Rows from a 3D modeling dataset >>
begin
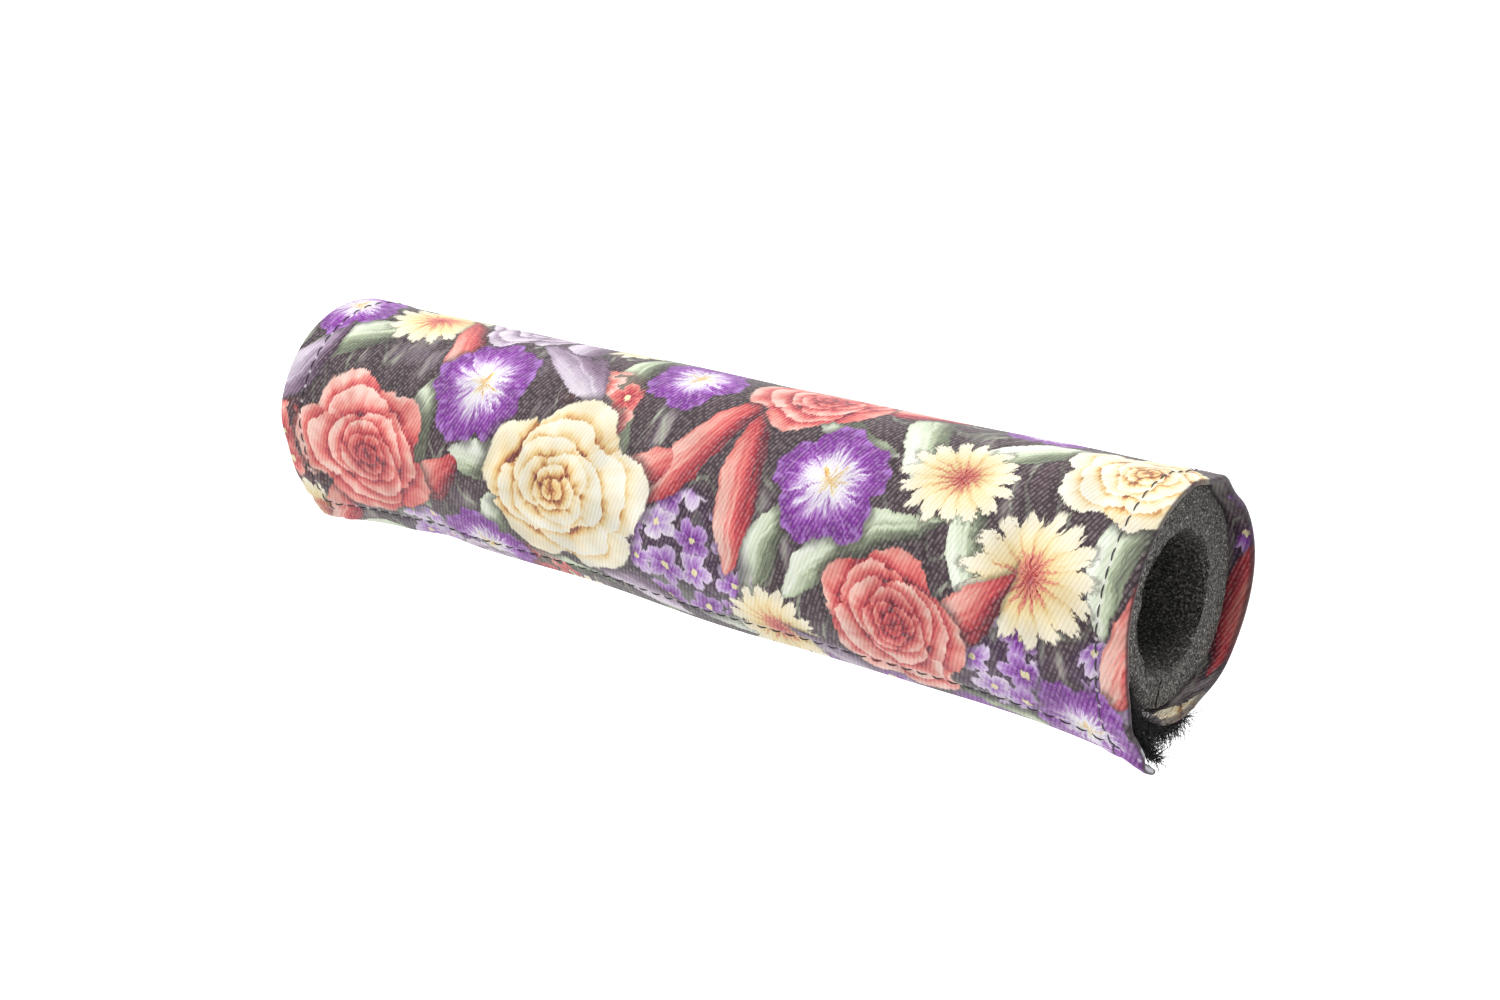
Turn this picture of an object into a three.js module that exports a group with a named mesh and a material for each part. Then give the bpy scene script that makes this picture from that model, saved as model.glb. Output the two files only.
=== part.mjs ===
import * as THREE from 'three';
import { mergeVertices } from 'three/addons/utils/BufferGeometryUtils.js';

// A padded sleeve for the crossbar of a bicycle handlebar. A printed cloth cover, hemmed on all four edges,
// is wrapped round a slit foam tube and shut along its underside by a hook strip and a loop strip.
// Millimetres, +X along the bar, +Y to the back, +Z up, origin on the axis of the bore at mid-length.
// Angles are in degrees about +X, from the back (0) over the top (90) to the front (180).

// Cover: its length along the bar, the radius it is wrapped to, and how far its outer flap laps the inner one
const coverLength = 206;
const coverRadius = 23.6;
const lapWidth = 11.6;
const clothThickness = 0.6;

// Hems: folded round a nose, pressed flat past the seam, with mitred corners
const hemWidth = 9.5;
const hemNoseRadius = 0.5;
const hemLayerGap = 0.2;
const hemSeamInset = 6;
const mitreGap = 0.5;

// Outer flap: where its edge lies, and how much further round it has slid at the loose right-hand end
const outerFlapEdge = 242;
const edgeTwist = 12;
const twistReach = 22;

// Touch fastener
const stripWidth = 20;
const stripThickness = 0.7;
const stripEndInset = 1.5;
const stripEdgeInset = 1.2;

// Foam tube
const boreRadius = 12.8;
const foamEndInset = 3;
const foamEdgeRound = 1.2;
const foamSlitWidth = 0.5;
const foamSlitAngle = -104;

// Clearance between pieces that touch, and the run over which a piece steps off a hem's raw edge
const clearance = 0.3;
const hemMargin = 1.5;
const hemRunOut = 3;

// Closure: the foam is squeezed flat-bottomed under the lapped flaps, tighter along the left half
const closureStart = -150;
const closureEnd = -75;
const closureRunIn = 35;
const closureDepth = 3.0;
const lapStart = 178;
const lapEnd = 211;
const bandStart = 224;
const tightDepth = 1.9;
const tightFrom = [-103, -80];
const tightTo = [-36, 24];
const pinchX = -66;
const pinchDepth = 0.7;
const pinchReach = 7;

// Left-hand end: the front of the closure is drawn in further
const tuckAngle = -153;
const tuckDepth = 2.1;
const tuckHalfAngle = 46;
const tuckReach = 12;

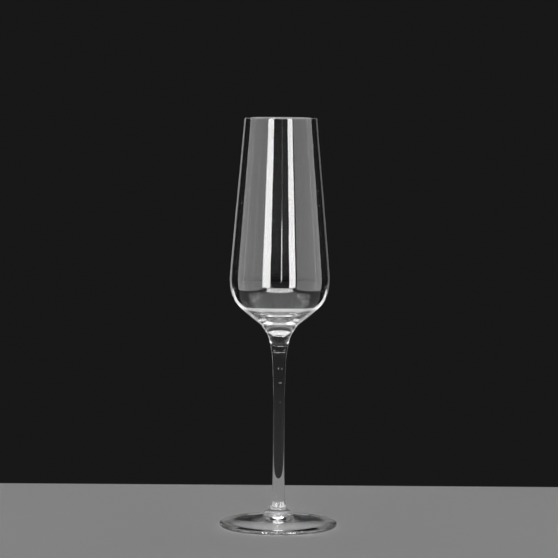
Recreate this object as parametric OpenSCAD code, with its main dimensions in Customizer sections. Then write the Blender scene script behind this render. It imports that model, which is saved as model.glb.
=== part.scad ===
// Champagne flute in clear glass, blown and drawn by hand from three gathers: a tall tapering
// bowl with a thick pointed base, a solid waisted stem, and a shallow conical foot. The gathers
// are fused face to face at two seams, so nothing moves. The origin is the centre of the circle
// that the foot stands on, +Z is up, and every length is in millimetres.

/* [Whole glass] */
// Height from the table to the rim
glass_h = 245; // [235:1:260]
// Height of the seam where the stem meets the bowl
bowl_seam_z = 106; // [90:1:112]
// Height of the seam where the foot meets the stem
foot_seam_z = 11; // [10.6:0.1:13]

/* [Bowl] */
// Outer diameter of the rim
rim_d = 43.8; // [38:0.2:50]
// Outer diameter of the widest ring
belly_d = 60.3; // [56:0.1:66]
// Height of the widest ring above the bowl's seam
belly_rise = 43; // [40:0.5:50]
// Thickness of the blown wall, and of the fire-polished rim
wall_t = 1.2; // [0.9:0.05:1.8]
// Height of the bowl's inner floor above its seam
floor_rise = 19.5; // [19:0.1:24]
// Diameter of the neck at the seam
neck_d = 10; // [9.6:0.1:11]
// Height of the flared neck
neck_h = 10; // [8:0.5:12]
// Diameter at the top of the flared neck
neck_top_d = 15; // [14:0.2:18]
// Height of the short tooled band above the neck
band_h = 5.3; // [4:0.1:7]
// Diameter at the top of the tooled band
band_top_d = 22.2; // [20:0.2:25]
// Slope of the straight flank above the band, from the horizontal
flank_angle = 38.4; // [36:0.2:42]
// Length of the straight flank
flank_len = 11.5; // [9:0.5:13]

/* [Stem] */
// Diameter of the stem's waist
waist_d = 6.74; // [6:0.02:8]
// Diameter of the stem's upper end
stem_top_d = 9.4; // [9:0.1:9.6]
// Diameter of the stem's lower end
stem_base_d = 9.8; // [9:0.1:9.9]

/* [Foot] */
// Diameter of the foot
foot_d = 70.7; // [64:0.1:78]
// Thickness of the foot's rounded edge
edge_t = 2.3; // [1.8:0.1:2.8]
// Diameter of the collar that takes the stem
collar_d = 10.1; // [10:0.1:11]
// Diameter of the domed boss round the collar
boss_d = 17.8; // [16:0.2:20]
// Height of the crease where the boss meets the disc
crease_z = 6.5; // [5.8:0.1:7]
// Depth of the hollow under the foot, at its middle
hollow_h = 3.4; // [2.5:0.1:3.8]
// Width of the flat ring that the foot stands on
rest_w = 3.6; // [2:0.2:5]

/* [Hidden] */
turn_fn = 144;
glass_colour = [0.86, 0.92, 0.94];

// Bowl: the outside from the seam up, then the inside from the rim down
neck_foot = [neck_d / 2, bowl_seam_z];
neck_top = [neck_top_d / 2, bowl_seam_z + neck_h];
band_top = [band_top_d / 2, neck_top.y + band_h];
flank_run = [cos(flank_angle), sin(flank_angle)];
flank_top = band_top + flank_len * flank_run;
belly = [belly_d / 2, bowl_seam_z + belly_rise];
lip_r = wall_t / 2;
lip_centre = [rim_d / 2 - lip_r, glass_h - lip_r];
rim_out = lip_centre + [lip_r, 0];
rim_in = lip_centre - [lip_r, 0];
belly_in = belly - [wall_t, 0];
floor_mid = [0, bowl_seam_z + floor_rise];
neck_pull = 0.36 * neck_h;
flank_pull = 10;
belly_pull = 6;
rim_pull = 10 * [0.07, -1];
floor_drop = 13;
floor_spread = 0.76 * belly_in.x;

// Stem: waist_low and waist_high bound the even stretch
waist_low = [waist_d / 2, 45];
waist_high = [waist_d / 2, 62];
stem_foot = [stem_base_d / 2, foot_seam_z];
stem_head = [stem_top_d / 2, bowl_seam_z];
flare_low = [8.5 / 2, foot_seam_z + 4];
flare_high = [8.84 / 2, bowl_seam_z - 2];

// Foot: the outside from the collar to the edge, then the underside from the ring inwards
collar_top = [collar_d / 2, foot_seam_z];
collar_foot = [collar_d / 2 + 0.3, foot_seam_z - 0.8];
boss_side = [boss_d / 2, crease_z + 0.6];
crease = [boss_d / 2 + 0.3, crease_z];
edge_centre = [foot_d / 2 - edge_t / 2, edge_t / 2];
edge_top = edge_centre + [0, edge_t / 2];
rest_in = [edge_centre.x - rest_w, 0];
hollow_mid = [0, hollow_h];

// The points of a curve from p0 to p3, without p0 itself. It leaves p0 towards p1 and arrives
// from p2, so each pair of points is a tangent.
function curve(p0, p1, p2, p3, steps) = [
    for (i = [1 : steps])
        let (t = i / steps, u = 1 - t)
            u * u * u * p0 + 3 * u * u * t * p1 + 3 * u * t * t * p2 + t * t * t * p3
];

// The points of an arc, both ends included
function arc(centre, r, from, to, steps) = [
    for (i = [0 : steps])
        let (a = from + (to - from) * i / steps)
            centre + r * [cos(a), sin(a)]
];

// The foot: collar, domed boss and shallow disc in one piece, hollow underneath
module foot() {
    color(glass_colour)
        rotate_extrude($fn = turn_fn)
            polygon(concat(
                [[0, foot_seam_z], collar_top],
                curve(collar_top, collar_top - [0, 0.6], collar_foot, collar_foot, 4),
                curve(collar_foot, collar_foot + [2.1, -0.7], boss_side + [0, 1.3], boss_side, 10),
                curve(boss_side, boss_side - [0, 0.4], crease - [0.2, 0], crease, 4),
                curve(crease, crease + [8, -2], edge_top + [-8, 0.7], edge_top, 16),
                arc(edge_centre, edge_t / 2, 80, -90, 17),
                [rest_in],
                curve(rest_in, rest_in - [6, 0], hollow_mid + [12, 0], hollow_mid, 16)
            ));
}

// The stem: solid, waisted, flaring at both ends to its neighbours
module stem() {
    color(glass_colour)
        rotate_extrude($fn = turn_fn)
            polygon(concat(
                [[0, foot_seam_z], stem_foot],
                curve(stem_foot, stem_foot + [0, 1.3], flare_low - [-0.15, 1.8], flare_low, 8),
                curve(flare_low, flare_low + [-0.5, 7], waist_low - [0, 13], waist_low, 12),
                [waist_high],
                curve(waist_high, waist_high + [0, 20], flare_high - [0.82, 8], flare_high, 12),
                curve(flare_high, flare_high + [0.1, 1], stem_head - [0, 0.6], stem_head, 4),
                [[0, bowl_seam_z]]
            ));
}

// The bowl: neck, tooled band and thick base run up into the thin blown wall
module bowl() {
    color(glass_colour)
        rotate_extrude($fn = turn_fn)
            polygon(concat(
                [[0, bowl_seam_z], neck_foot],
                curve(neck_foot, neck_foot + [0, neck_pull], neck_top - [1.1, 2.4], neck_top, 10),
                [band_top],
                [flank_top],
                curve(flank_top, flank_top + flank_pull * flank_run, belly - [0, flank_pull], belly, 16),
                curve(belly, belly + [0, belly_pull], rim_out + rim_pull, rim_out, 20),
                arc(lip_centre, lip_r, 15, 165, 10),
                [rim_in],
                curve(rim_in, rim_in + rim_pull, belly_in + [0, belly_pull], belly_in, 20),
                curve(belly_in, belly_in - [0, floor_drop], floor_mid + [floor_spread, 0], floor_mid, 20)
            ));
}

foot();
stem();
bowl();
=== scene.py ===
# %% [markdown]
# # A champagne flute in clear glass
#
# A flute is made by hand in three gathers of hot glass. The bowl is blown, and its base is left
# thick and drawn down to a short neck. The stem is a solid rod, drawn thinner at its waist. The
# foot is a third gather, pressed into a shallow cone with a domed boss round its collar. The
# gathers are fused face to face, so nothing moves and nothing is hidden inside.
#
# Clear glass has hardly any colour of its own. What we see is its outline, the bent picture of
# what lies behind it, and the lamps mirrored in it. So this lesson spends its effort on exact
# outlines, on seams that light can cross, and on the lamps.

import math

import bmesh
import bpy
from mathutils import Matrix, Vector
from mathutils.geometry import interpolate_bezier


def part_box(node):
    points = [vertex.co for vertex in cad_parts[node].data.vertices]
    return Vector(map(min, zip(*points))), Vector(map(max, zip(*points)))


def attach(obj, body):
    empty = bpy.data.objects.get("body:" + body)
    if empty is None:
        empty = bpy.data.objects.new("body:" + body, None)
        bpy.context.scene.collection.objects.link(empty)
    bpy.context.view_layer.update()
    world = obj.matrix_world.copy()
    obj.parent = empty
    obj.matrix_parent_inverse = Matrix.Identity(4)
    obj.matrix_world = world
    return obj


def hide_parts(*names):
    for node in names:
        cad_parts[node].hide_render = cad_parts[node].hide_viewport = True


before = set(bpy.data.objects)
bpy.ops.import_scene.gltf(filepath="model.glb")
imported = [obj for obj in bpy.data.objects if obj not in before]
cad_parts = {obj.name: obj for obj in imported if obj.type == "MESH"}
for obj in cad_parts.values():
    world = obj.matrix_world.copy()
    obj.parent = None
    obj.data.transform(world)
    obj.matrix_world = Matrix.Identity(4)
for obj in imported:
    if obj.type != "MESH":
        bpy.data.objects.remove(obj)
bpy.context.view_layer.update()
scene = bpy.context.scene

# %% [markdown]
# ## Read the sizes from the frame
#
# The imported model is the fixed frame, so the heights of the two seams, the height of the rim
# and the largest radius of each piece come from its boxes. The finer sizes, such as the wall,
# are named next to the piece that uses them. Points nearer than CLOSE count as one.

# %% Sizes from the frame
MM = 0.001
CLOSE = 0.001 * MM


def radius_of(node):
    """The largest radius of a round CAD node."""
    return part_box(node)[1].x


foot_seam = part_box("stem")[0].z
bowl_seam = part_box("stem")[1].z
rim_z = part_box("bowl")[1].z
foot_r = radius_of("foot")
belly_r = radius_of("bowl")
print(f"seams at {foot_seam:.4f} and {bowl_seam:.4f} m, rim at {rim_z:.4f} m")
print(f"foot radius {foot_r:.4f} m, widest bowl radius {belly_r:.4f} m")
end
OBJECTIVE >> Determine how many lines contain the word "picture" and reply with that number alone.

WRITTEN ANSWER >> 2